Gravitation explained

Gravitation acceleration yields no inertial force

It is a known fact of astronauts: when a space capsule free falls, its passengers float in weightlessness. This lack of force can be strangely regarded because the capsule is submitted to the constant acceleration of gravitation. Actually, any accelerated system at ground level yields an inertial force which is explained by synergetics in a previous article.

Whereas official physics explains how an existing inertia is directly nullified by the weight, STEM-Physics, which primarily considers the interacting energies, relates this lack of force to a constant synergy.
Consequently the synergy of the capsule remains constant so that:

• dS/dt = m₀ .dc² /dt = 0 (1)

Gravitation explained - Demonstration 1

The relationship (2) between the internal speed of light c and the external one c₀ comes out from the expression of kinetic energy already explained there. Unlike special relativity does, it is unnecessary to consider neither uniform motions nor constant speeds in order to obtain expression (2). It is therefore fairly applicable in the case of the capsule submitted to gravitation.

• according γ = (1 - v² /c₀ ² )^-1/2

• c² = γ.c₀ ² (2)

• so (1) and (2) imply: d(γ.c₀ ² )/dt = 0 (3)
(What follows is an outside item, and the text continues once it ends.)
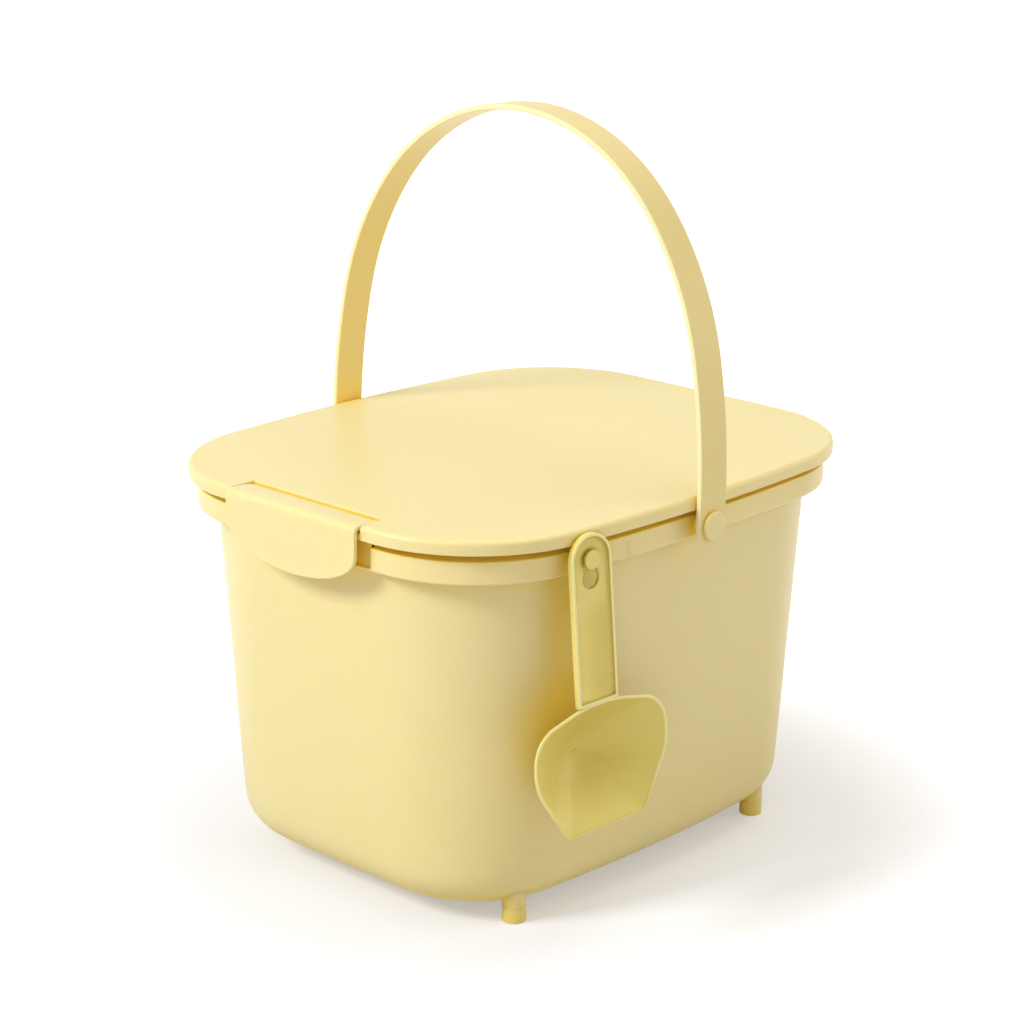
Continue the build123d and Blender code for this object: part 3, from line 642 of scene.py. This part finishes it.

The external speed of light c₀ can't be a constant because it would make expression (3) impossible to resolve. Thus (3) becomes:

• c₀ ² .dγ/dt + γ.dc₀ ² /dt = 0 (4)

• which infers (v.dv/dt + (2.c₀ - 3.v² /c₀ ).dc₀ /dt) = 0 (5)
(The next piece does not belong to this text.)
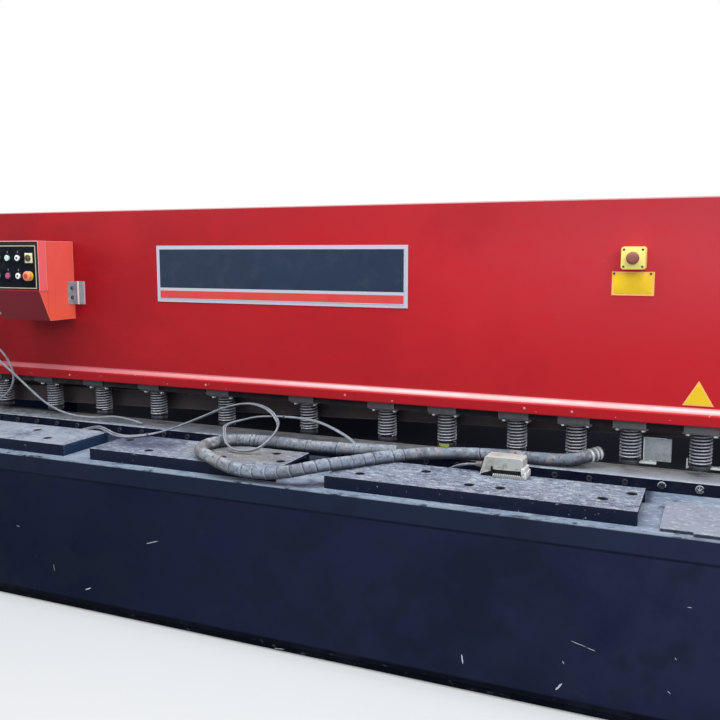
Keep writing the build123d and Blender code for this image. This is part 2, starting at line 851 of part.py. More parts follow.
# Back gauge: rails on the side frames, and the sliding gauge beam with its fingers
with BuildPart() as back_gauge_rails:
    rail_inner_x = half_length - rail_width
    for x_range in ((rail_inner_x, half_length), (-half_length, -rail_inner_x)):
        block(x_range, (rail_front_y, rear_end_y), (rail_bottom_z, rail_top_z))
        block(
            x_range,
            (rear_end_y - rail_stop_length, rear_end_y),
            (rail_top_z, rail_top_z + rail_stop_height),
        )
back_gauge_rails.part.label = "back_gauge_rails"
export_step(back_gauge_rails.part, "parts/back_gauge_rails.step")

with BuildPart() as back_gauge_beam:
    gauge_rear_y = gauge_front_y + gauge_depth
    gauge_top_z = gauge_bottom_z + gauge_height
    shoe_outer_x = rail_inner_x - sliding_gap
    shoe_inner_x = shoe_outer_x - shoe_plate
    shoe_centre_y = gauge_front_y + gauge_depth / 2
    shoe_range_y = (shoe_centre_y - shoe_length / 2, shoe_centre_y + shoe_length / 2)
    shoe_bottom_z = rail_top_z + sliding_gap
    shoe_top_z = shoe_bottom_z + shoe_height
    block((-shoe_inner_x, shoe_inner_x), (gauge_front_y, gauge_rear_y), (gauge_bottom_z, gauge_top_z))
    for side in (-1, 1):
        plate_x = sorted((side * shoe_inner_x, side * shoe_outer_x))
        shoe_x = sorted((side * shoe_outer_x, side * (half_length - sliding_gap)))
        block(plate_x, shoe_range_y, (gauge_bottom_z, shoe_top_z))
        block(shoe_x, shoe_range_y, (shoe_bottom_z, shoe_top_z))
    for finger in range(finger_count):
        finger_x = (finger - (finger_count - 1) / 2) * finger_pitch
        block(
            (finger_x - finger_width / 2, finger_x + finger_width / 2),
            (gauge_front_y - finger_reach, gauge_front_y),
            (gauge_bottom_z, gauge_top_z),
        )
back_gauge_beam.part.label = "back_gauge_beam"
export_step(back_gauge_beam.part, "parts/back_gauge_beam.step")

# Nameplate with its raised field, and the two marker plates
with BuildPart() as nameplate:
    with BuildSketch(Plane.XZ.offset(-plate_face_y)):
        with Locations((nameplate_x, nameplate_z)):
            Rectangle(nameplate_width, nameplate_height)
    extrude(amount=nameplate_thickness)
    with BuildSketch(Plane.XZ.offset(nameplate_thickness - plate_face_y)):
        with Locations((nameplate_x, nameplate_z)):
            Rectangle(
                nameplate_width - 2 * nameplate_border,
                nameplate_height - 2 * nameplate_border,
            )
    extrude(amount=field_thickness)
nameplate.part.label = "nameplate"
export_step(nameplate.part, "parts/nameplate.step")

with BuildPart() as marker_plates:
    with BuildSketch(Plane.XZ.offset(-plate_face_y)):
        with Locations((info_x, info_z)):
            Rectangle(info_width, info_height)
        with BuildLine():
            Polyline(
                (triangle_x - triangle_width / 2, triangle_bottom_z),
                (triangle_x + triangle_width / 2, triangle_bottom_z),
                (triangle_x, triangle_bottom_z + triangle_height),
                close=True,
            )
        make_face()
    extrude(amount=marker_thickness)
marker_plates.part.label = "marker_plates"
export_step(marker_plates.part, "parts/marker_plates.step")

# Control box: body with a slightly proud front cover
with BuildPart() as control_box:
    box_left_x = box_right_x - box_width
    with BuildSketch(Plane.YZ.offset(box_left_x)):
        with BuildLine():
            Polyline(
                (plate_face_y, box_top_z),
                (box_front_y, box_top_z),
                (box_front_y, box_fold_z),
                (box_bottom_front_y, box_bottom_z),
                (plate_face_y, box_bottom_z),
                close=True,
            )
        make_face()
    extrude(amount=box_width)
    cover_fold_y = box_front_y + cover_depth
    block(
        (box_left_x - cover_proud, box_right_x + cover_proud),
        (box_front_y, cover_fold_y),
        (box_fold_z, box_top_z + cover_proud),
    )
    button_columns = [button_column_x - column * button_pitch for column in range(4)]
    control_places = [(x, z) for z in (button_row_top_z, button_row_bottom_z) for x in button_columns]
    key_place = control_places[0]
    stem_hole_radius = stem_radius + sliding_gap
    with BuildSketch(Plane.XZ.offset(-box_front_y)):
        with Locations(*control_places):
            RegularPolygon(stem_hole_radius, stem_sides)
    extrude(amount=-stem_depth - press_gap, mode=Mode.SUBTRACT)
    with BuildSketch(Plane.YZ.offset(box_left_x)):
        with Locations(*[(gland_y, box_bottom_z + rise) for rise in gland_rises]):
            RegularPolygon(gland_radius, 6)
    extrude(amount=-gland_length)
control_box.part.label = "control_box"
export_step(control_box.part, "parts/control_box.step")

# Black panel with a round bezel at each button and square ones at the key and the stop
stop_place = control_places[len(button_columns)]
push_places = [place for place in control_places if place not in (key_place, stop_place)]
with BuildPart() as control_panel:
    block(
        (box_left_x + panel_margin, box_right_x - panel_margin),
        (button_face_y, box_front_y),
        (panel_bottom_z, panel_top_z),
    )
    with BuildSketch(Plane.XZ.offset(-button_face_y)):
        with Locations(*push_places):
            RegularPolygon(bezel_radius, round_sides)
        with Locations(key_place, stop_place):
            Rectangle(key_bezel, key_bezel)
    extrude(amount=bezel_height)
    with BuildSketch(Plane.XZ.offset(-box_front_y)):
        with Locations(*push_places, key_place, stop_place):
            RegularPolygon(stem_hole_radius, stem_sides)
    extrude(amount=panel_thickness + bezel_height, mode=Mode.SUBTRACT)
control_panel.part.label = "control_panel"
export_step(control_panel.part, "parts/control_panel.step")

# Push buttons: a cap before the bezel on a stem that runs into the box
bezel_face_y = button_face_y - bezel_height
for index, (button_x, button_z) in enumerate(push_places, 1):
    with BuildPart() as push_button:
        with BuildSketch(Plane.XZ.offset(-bezel_face_y + press_gap)):
            with Locations((button_x, button_z)):
                RegularPolygon(cap_radius, round_sides)
        extrude(amount=cap_height)
        with BuildSketch(Plane.XZ.offset(-bezel_face_y + press_gap)):
            with Locations((button_x, button_z)):
                RegularPolygon(stem_radius, stem_sides)
        extrude(amount=-stem_depth)
    push_button.part.label = f"push_button_{index}"
    export_step(push_button.part, f"parts/push_button_{index}.step")

with BuildPart() as key_switch:
    with BuildSketch(Plane.XZ.offset(-bezel_face_y + sliding_gap)):
        with Locations(key_place):
            RegularPolygon(knob_radius, round_sides)
    extrude(amount=knob_height)
    with BuildSketch(Plane.XZ.offset(-bezel_face_y + sliding_gap + knob_height)):
        with Locations(key_place):
            Rectangle(lever_width, lever_length)
    extrude(amount=lever_height)
    with BuildSketch(Plane.XZ.offset(-bezel_face_y + sliding_gap)):
        with Locations(key_place):
            RegularPolygon(key_stem_radius, stem_sides)
    extrude(amount=-stem_depth)
key_switch.part.label = "key_switch"
export_step(key_switch.part, "parts/key_switch.step")

# Box of the wall stop button, with a collar at its stem
with BuildPart() as stop_box:
    with BuildSketch(Plane.XZ.offset(-plate_face_y)) as stop_outline:
        with Locations((stop_x, stop_z)):
            Rectangle(stop_width, stop_height)
        chamfer(stop_outline.vertices(), stop_corner)
    extrude(amount=stop_depth)
    stop_front_y = plate_face_y - stop_depth
    with BuildSketch(Plane.XZ.offset(-stop_front_y)):
        with Locations((stop_x, stop_z)):
            RegularPolygon(bezel_radius, round_sides)
    extrude(amount=bezel_height)
    with BuildSketch(Plane.XZ.offset(bezel_height - stop_front_y)):
        with Locations((stop_x, stop_z)):
            RegularPolygon(stem_hole_radius, stem_sides)
    extrude(amount=-bezel_height - stem_depth, mode=Mode.SUBTRACT)
stop_box.part.label = "stop_box"
export_step(stop_box.part, "parts/stop_box.step")

# Mushroom buttons of the wall stop and of the panel stop
collar_face_y = stop_front_y - bezel_height
for label, (head_x, head_z), seat_y in (
    ("wall_stop_button", (stop_x, stop_z), collar_face_y),
    ("panel_stop_button", stop_place, bezel_face_y),
):
    with BuildPart() as stop_button:
        with BuildSketch(Plane.XZ.offset(-seat_y + mushroom_gap)):
            with Locations((head_x, head_z)):
                RegularPolygon(mushroom_radius, round_sides)
        extrude(amount=mushroom_height)
        chamfer(stop_button.faces().sort_by(Axis.Y)[0].edges(), mushroom_height / 3)
        with BuildSketch(Plane.XZ.offset(-seat_y + mushroom_gap)):
            with Locations((head_x, head_z)):
                RegularPolygon(stem_radius, stem_sides)
        extrude(amount=-stem_depth)
    stop_button.part.label = label
    export_step(stop_button.part, f"parts/{label}.step")

# Angle bracket at the right side of the control box, with a rib and two screws
with BuildPart() as angle_bracket:
    angle_inner_x = box_right_x
    angle_z = (angle_bottom_z, angle_top_z)
    plate_leg_y = (plate_face_y - angle_thickness, plate_face_y)
    side_leg_y = (plate_face_y - angle_leg, plate_face_y)
    rib_x_range = (box_right_x + angle_leg - angle_rib, box_right_x + angle_leg)
    block((angle_inner_x, angle_inner_x + angle_thickness), side_leg_y, angle_z)
    block((angle_inner_x, box_right_x + angle_reach), plate_leg_y, angle_z)
    block(rib_x_range, (plate_face_y - angle_thickness - angle_rib, plate_face_y), angle_z)
    with BuildSketch(Plane.YZ.offset(angle_inner_x + angle_thickness)):
        with Locations((plate_face_y - angle_leg / 2, (angle_bottom_z + angle_top_z) / 2)):
            with GridLocations(1, angle_leg, 1, 2):
                RegularPolygon(angle_screw_radius, 6)
    extrude(amount=angle_thickness)
angle_bracket.part.label = "angle_bracket"
export_step(angle_bracket.part, "parts/angle_bracket.step")

# Loose connector on the table: hood with chamfered shoulders and its contact block
with BuildPart() as connector:
    hood_x_range = (hood_x - hood_width / 2, hood_x + hood_width / 2)
    hood_y_range = (hood_y - hood_depth / 2, hood_y + hood_depth / 2)
    block(hood_x_range, hood_y_range, (table_height, table_height + hood_height))
    chamfer(connector.edges().filter_by(Axis.Y).group_by(Axis.Z)[-1], hood_chamfer)
    block(
        (hood_x_range[1] - contact_width, hood_x_range[1]),
        (hood_y_range[0] - contact_depth, hood_y_range[0]),
        (table_height, table_height + contact_height),
    )
connector.part.label = "connector"
export_step(connector.part, "parts/connector.step")

# Wrapped hose and thin cables
cord(hose_route, hose_radius, pipe_sides, "hose")
cord(cable_a_route, cable_radius, cable_sides, "cable_a")
cord(cable_b_route, cable_radius, cable_sides, "cable_b")
cord(cable_c_route, thick_cable_radius, cable_sides, "cable_c")
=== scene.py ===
import math

import bmesh
import bpy
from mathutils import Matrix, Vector, noise


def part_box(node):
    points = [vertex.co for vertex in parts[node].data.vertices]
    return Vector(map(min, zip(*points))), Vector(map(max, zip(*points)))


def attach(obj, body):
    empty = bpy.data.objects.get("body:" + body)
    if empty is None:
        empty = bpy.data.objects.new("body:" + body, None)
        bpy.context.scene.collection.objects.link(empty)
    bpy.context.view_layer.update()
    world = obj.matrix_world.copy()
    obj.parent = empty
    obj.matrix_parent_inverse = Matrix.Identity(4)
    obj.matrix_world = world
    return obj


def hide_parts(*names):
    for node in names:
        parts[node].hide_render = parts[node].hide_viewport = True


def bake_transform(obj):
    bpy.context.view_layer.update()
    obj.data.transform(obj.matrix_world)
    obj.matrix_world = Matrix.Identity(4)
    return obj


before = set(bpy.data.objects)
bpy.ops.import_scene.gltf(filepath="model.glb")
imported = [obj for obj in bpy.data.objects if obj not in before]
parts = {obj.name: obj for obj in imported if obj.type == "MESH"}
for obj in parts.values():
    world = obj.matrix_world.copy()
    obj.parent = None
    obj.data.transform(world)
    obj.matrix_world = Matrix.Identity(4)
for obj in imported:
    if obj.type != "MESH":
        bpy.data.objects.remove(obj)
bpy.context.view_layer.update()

# Places shared with the machine, in metres
hold_down_x = (-1.688, -1.348, -1.032, -0.698, -0.312, 0.119, 0.496, 0.765, 1.060, 1.294, 1.499, 1.750)
hold_down_y = -0.312
to_front = (0, -1, 0)
to_top = (0, 0, 1)
lip_face_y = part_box("front_plate")[0].y
tie_top_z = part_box("rear_tie_beam")[1].z
tie_centre_y = 0.25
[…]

In the obvious case where v << c₀ , expression (5) provides the amazing formula in (6):

• dv/dt = -1/v.dc₀ ² /dt = -dc₀ ² /dz (6)
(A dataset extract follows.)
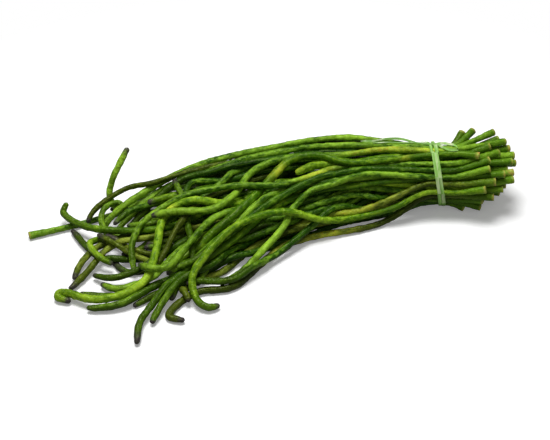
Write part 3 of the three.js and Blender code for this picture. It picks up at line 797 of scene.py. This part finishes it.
def turn_of_twine(side, knot_at):
    """One taut turn round the stems. The two turns part below the knot and close up again."""
    share = np.arange(len(outline)) / len(outline)
    before_knot = (share - knot_at / len(outline)) % 1.0  # grows over the front, down from the knot
    parted = np.exp(-((before_knot - 0.085) / 0.05) ** 2) * 0.9
    loose_foot = np.exp(-((before_knot - 0.42) / 0.08) ** 2) * 0.25
    gathered = np.exp(-(np.minimum(before_knot, 1 - before_knot) / 0.03) ** 2)
    spread = (1.6 + parted + loose_foot - gathered) * MM * side
    ring = outline + outward * (0.25 * MM if side > 0 else 0)
    places = np.column_stack([band_x(ring[:, 1]) + spread, ring])
    normals = np.column_stack([np.zeros(len(ring)), outward])
    name = f"twine_turn_{'left' if side < 0 else 'right'}"
    return ribbon(name, places, normals, STRAND_WIDTH, random_for(name), closed=True)


def knot_wrap(name, tilt, radius):
    """One tight wrap of the knot, an oval ring of strand round the crossing."""
    turns = np.linspace(0, 2 * math.pi, 40, endpoint=False)
    c, s = math.cos(tilt), math.sin(tilt)
    outwards = np.stack([np.sin(turns) * -s, np.sin(turns) * c, np.cos(turns)], axis=1)
    places = np.array(KNOT) + outwards * radius * np.array([1, 1, 0.75])
    return ribbon(name, places, outwards, STRAND_WIDTH * 0.7, random_for(name), closed=True)


twine = twine_material()
outline, outward = band_outline(TURN_GAP)
behind = outline[:, 0] - (outline[:, 0].mean() + KNOT_BEHIND)
knot_at = int(np.argmin(np.abs(behind) + (outline[:, 1] < outline[:, 1].mean())))
knot_y, knot_z = outline[knot_at]
KNOT = Vector((band_x(knot_z), knot_y, knot_z + KNOT_RAISED))

tie_pieces = [
    turn_of_twine(-1, knot_at),
    turn_of_twine(1, knot_at),
    knot_wrap("twine_knot_wrap", 0.5, 2.0 * MM),
    knot_wrap("twine_knot_cross", -0.7, 1.6 * MM),
    strand_over("twine_bow_over", [(0, 0), (8, -3), (15, -7), (20, -11), (22, -17)],
                (2.2, 2.6, 2.4, 2.2, 1.2), 2.6, -0.9),
    strand_over("twine_bow_under", [(0, -1), (4, -10), (9, -18), (15, -24), (20, -24), (22, -18)],
                (1.6, 1.0, 0.9, 1.0, 1.1, 1.4), 2.4, -0.9),
    strand_over("twine_tail_long", [(0, 0), (-12, 1), (-30, 2), (-46, 3), (-60, 4), (-72, 4)],
                (1.8, 2.2, 2.4, 2.2, 1.6, 0.8), 2.2, -0.9),
    strand_over("twine_tail_thin", [(0, 1), (-12, 0), (-28, -1), (-44, -1), (-60, 0)],
                (1.4, 1.2, 0.8, 0.8, 0.6), 1.2, -0.6),
]
# Frayed ends at the knot: how far each reaches across, away and up, in millimetres.
FRAYED = [(-11, 5, 3.4), (-9, 6, 4.6), (-12, 3, 2.2), (-7, 4, 3.6), (4, 5, 3.4), (6, 4, 2.2)]
for i, (across, away, lift) in enumerate(FRAYED):
    plan = [(0, 0), (across * 0.5, away * 0.5), (across, away)]
    lifts = (1.3, lift * 0.8, lift)
    tie_pieces.append(strand_over(f"twine_fray_{i + 1}", plan, lifts, 0.9, -0.5))

for i, mesh in enumerate(tie_pieces):
    place_piece(mesh, "twine", twine, *(["twine_tie"] if i == 0 else []))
The acceleration of the capsule, it is to say the acceleration of gravitation, equals the variation of the squared speed of light along space coordinates.
In conclusion, acceleration of gravitation occurs owing to the speed of light that decreases around masses.

• V_g = - gradc₀ ²

Gravitation explained - Demonstration 2

A more straightforward demonstration is to consider the same object at two different heigths. Passing from the higher state to the lower corresponds to a loss of potential energy known as:

• ΔE_field = m₀ .V_g .Δh

Because free falling from the higher point to the lower yields no inertia, it can be deduced that synergy between the two states doesn't change:

• ΔS = m₀ .Δc₀ ² + ΔE_field = 0

• consequently m₀ .Δc₀ ² = - m₀ .V_g .Δh

• and V_g = - Δc₀ ² /Δh

How much does the speed of light vary?

According the value of gravitation acceleration on earth (roughly 10 m/s² ), and taking into account the difference of synergy between the ground and the top of the Eiffel Tower in Paris (roughly 300 m height), a difference of c₀ ² is:

• Δc₀ ² = - 3,000 (m/s)²

• also 2.c₀ .Δc₀ = - 3,000 (m/s)²

• However, because of the huge value of the speed of light (3 10⁺⁸ m/s), a very few and non measurable difference of speed provides gravitation: Δc₀ = - 0.5. 10^-5 m/s along a 300 meters height

Amazingly, the gross of gravitation comes out from a tiny variation of the speed of light.

At a conclusion, we can understand how official physics is at the same time right and wrong when considering the speed of light as a constant: right because the speed of light actually varies so few, wrong because the consequences of this variation can't be neglected in most of formulas.